Computed tomography has recently been proposed as a useful method for the early detection of lung cancer. In this study we compared the stage distribution of lung cancers detected by a computed tomographic scan with that of lung cancers detected by a routine chest x-ray film.


Two groups of patients with biopsy-proven non-small cell lung cancer were reviewed. In the first group of 32 patients, the tumors were detected by a computed tomographic scan. In a second group (n = 101), the lung cancers were detected on routine chest x-ray films. Patients with pulmonary symptoms or a history of cancer were excluded.

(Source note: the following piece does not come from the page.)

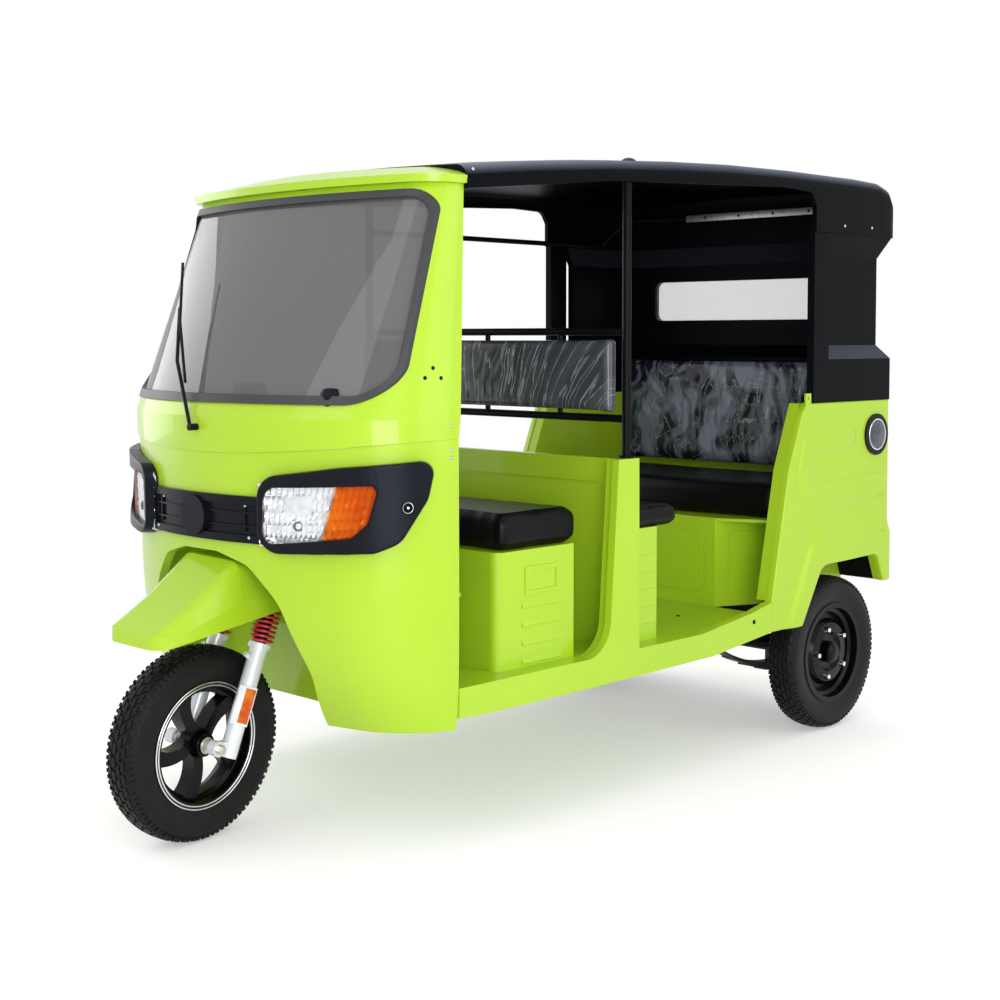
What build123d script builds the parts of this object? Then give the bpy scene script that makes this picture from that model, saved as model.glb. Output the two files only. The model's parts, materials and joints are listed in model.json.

There was no difference in age, sex, or cell-type distribution between the 2 groups. A significantly greater number of patients undergoing a computed tomographic scan had stage IA disease compared with those having an x-ray film. Of the 32 patients in the group having a scan, 10 had tumors 1 cm or less in size versus 6 of 101 in the group having a chest radiograph. Additionally, there was a significant reduction in advanced stage disease in the group having a scan.


In this retrospective study, a higher incidence of stage IA lung cancers and significantly fewer cases of more advanced disease were observed in patients screened with computed tomography than in those having a chest radiograph. These data suggest that computed tomographic screening may be of value in improving the survival of patients with non-small cell lung cancer.